L'élection eut lieu le lendemain. Les eschevins choisis firent serment selon la collace desdits de Gand, sans mentionner ou ensuivre l'acte de l'an 1515 ou de la paix de Cadzant. Encore lesdits de Gand, non contens après avoir obtenu ladite nouvelle loy, requirent que les esehevins des parchons, instituez au demy aoust dernier, devroient faire le serment comme avoient fait les esehevins de la kuere nouvellement instituez, ce que les commissaires pour contenter le peuple ont consenty et de-porté les eschevins de leur premier serment[91].

Ce ne fut pas sans peine que les commissaires quittèrent Gand, où déjà les difficultés recommençaient. La commune réclamait le renvoi de ses députés, et la reine y consentait difficilement, ne condescendant pas volontiers à lâcher ses otages. Elle promit cependant de les renvoyer le 4 octobre. Ce jour venu, elle les congédia, en leur recommandant d'engager leurs concitoyens à se conduire maintenant que les choses s'étoient passées à leur appétit, de manière à contenter l'empereur et à ne pas encourir son indignation, dont cy après les manans d'icelle ville se pourroient ressentir. Elle leur fit remettre des lettres expédiées au nom du monarque et datées du 13 septembre déclarant qu'ils eussent à cesser toutes nouvelletez et à obéir à la reine jusques à sa venue, qui seroit de brief. Le même jour, 4 octobre, les commissaires de la régente quittèrent Gand sans opposition[92].

De nouvelles complications étaient prochaines. Les échevins de la keure récemment élus étaient affiliés au parti des perturbateurs, et ce n'est pas sans raison qu'on les désignait par la dénomination de loi ou de magistrats des Creesers. Peu de jours après leur élection, le 30 septembre, ils avaient envoyé dans les campagnes et dans les petites villes des hommes armés afficher, aux portes des églises, des mandats ordonnant de livrer à la commune de Gand les émigrés et les fugitifs qu'ils accusaient de les calomnier auprès de là reine. Le jour même du départ des commissaires royaux, les métiers furent convoqués pour élire leurs doyens. Avant d'y procéder, ils requirent de nouvelles rigueurs contre les échevins dépossédés. On décréta sur l'heure l'arrestation de Renier Van den Velde, de Corneille Van der Zwalmen, de Guillaume De Smet et de Laurent Everden. Philippe Rym, à cause de son indisposition et de son grand âge, fut gardé à vue.

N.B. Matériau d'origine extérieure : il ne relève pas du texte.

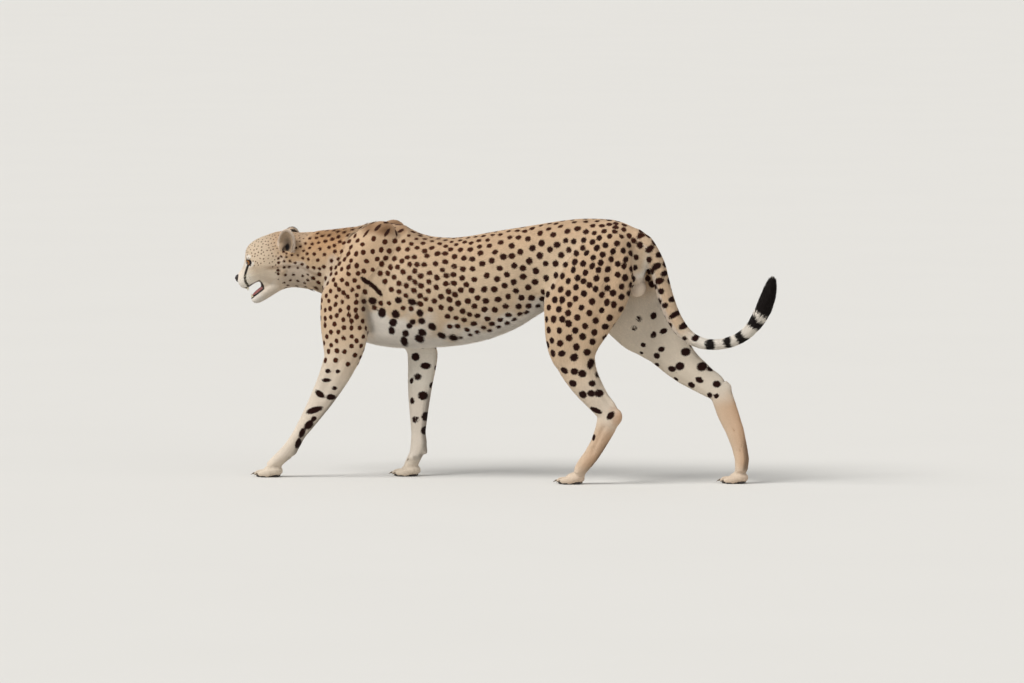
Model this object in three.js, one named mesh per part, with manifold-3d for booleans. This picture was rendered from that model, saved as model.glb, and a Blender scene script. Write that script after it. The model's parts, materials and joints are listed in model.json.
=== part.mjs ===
// A walking cheetah at life size, in millimetres: +Z up, nose towards -X, the animal's left side towards -Y.
// Each part of the body is a closed loft through a few named sections. The lofts are joined into one animal,
// which thin cuts then divide into the parts that a person would name.
import * as THREE from "three";
import { mergeVertices } from "three/addons/utils/BufferGeometryUtils.js";
import Module from "manifold-3d";

const wasm = await Module();
wasm.setup();

// ---- Driving dimensions ---------------------------------------------------------------

const GAP = 0.3; // left between neighbouring parts
const FLOOR_SINK = 2; // how far the pads sink below the floor before they are cut flat
const CUT_SPAN = 420; // side of the square slabs that part a trunk or a neck
const SIDES = [
  ["left", -1],
  ["right", 1],
];

// Trunk sections in upright planes: [x, top, bottom, half width, egg].
// A section with a positive egg is wider above its middle.
const TRUNK = [
  [-352, 672, 528, 30, 0.0],
  [-335, 715, 482, 56, 0.0],
  [-300, 748, 446, 77, 0.06],
  [-250, 763, 420, 90, 0.1],
  [-190, 768, 404, 98, 0.12],
  [-110, 761, 398, 104, 0.12],
  [-30, 741, 402, 108, 0.1],
  [60, 740, 411, 108, 0.06],
  [130, 753, 424, 104, 0.04],
  [200, 766, 448, 97, 0.0],
  [260, 776, 476, 88, 0.0],
  [320, 786, 517, 80, 0.02],
  [380, 796, 545, 80, 0.05],
  [440, 803, 556, 84, 0.05],
  [505, 805, 562, 84, 0.0],
  [562, 797, 568, 74, 0.0],
  [606, 781, 582, 56, 0.0],
  [636, 757, 612, 36, 0.0],
  [650, 738, 650, 16, 0.0],
];

// Neck sections in upright planes, from inside the chest to inside the skull.
const NECK = [
  [-215, 764, 520, 84, 0.0],
  [-270, 766, 530, 82, 0.0],
  [-325, 758, 548, 75, 0.0],
  [-380, 752, 567, 66, 0.0],
  [-430, 748, 575, 61, 0.0],
  [-475, 746, 580, 58, 0.0],
  [-510, 740, 600, 50, 0.0],
];

// The head has a frame of its own: x runs back from the tip of the nose, z up from it.
const HEAD_PITCH = 27; // degrees, nose down
const HEAD_YAW = 10; // degrees, nose to the animal's left
const NOSE_TIP = [-639, -32, 603];
const SKULL = [
  [0, 6, -27, 13, 0.0],
  [4, 10, -35, 21, -0.05],
  [16, 15, -40, 28, -0.1],
  [30, 22, -41, 31, -0.15],
  [43, 36, -40, 33, -0.14],
  [55, 53, -41, 38, -0.08],
  [67, 69, -46, 46, 0.0],
  [84, 79, -66, 57, 0.04],
  [106, 83, -86, 64, 0.04],
  [132, 82, -96, 66, 0.04],
  [160, 78, -97, 65, 0.02],
  [190, 71, -92, 61, 0.0],
  [218, 54, -72, 50, 0.0],
];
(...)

En même temps on opéra des perquisitions dans les maisons de Gilles Van Huffel, Pierre Van Dickele, Antoine de Baenst, Liévin De Grave, Simon De Buck, Antoine Halins, qui avaient émigré depuis le commencement des troubles[93].

Le 7 octobre, nouvelle réunion des métiers. Ils persistèrent dans leur refus de procéder au choix des doyens et commencèrent à murmurer pour tenir nouvelle collace. Ce jour-là même, les échevins de la keure, qui sympathisaient avec les agitateurs, écrivirent à la reine, lui demandant que son bon plaisir fat de commander à Josse de Joigny, seigneur de Pamele, commis premier échevin, lequel on ne savoit trouver, de desservir son état. La lettre portait en suscription : Eschevins de la keure de Gand, au plaisir de Votre Majesté toujours appareillés. La régente répondit que, puisque l'on ne pouvait trouver ce magistrat, elle ne pouvait lui envoyer l'ordre réclamé. Toutefois, pour faire ce que en elle estoit, elle leur transmit des lettres qui enjoignaient au sire de Pamele de se rendre à son poste. Celui-ci ne comparaissant point, ils exigèrent sa destitution, et le premier échevin fut remplacé quelques jours plus tard par messire Antoine de Leu[94].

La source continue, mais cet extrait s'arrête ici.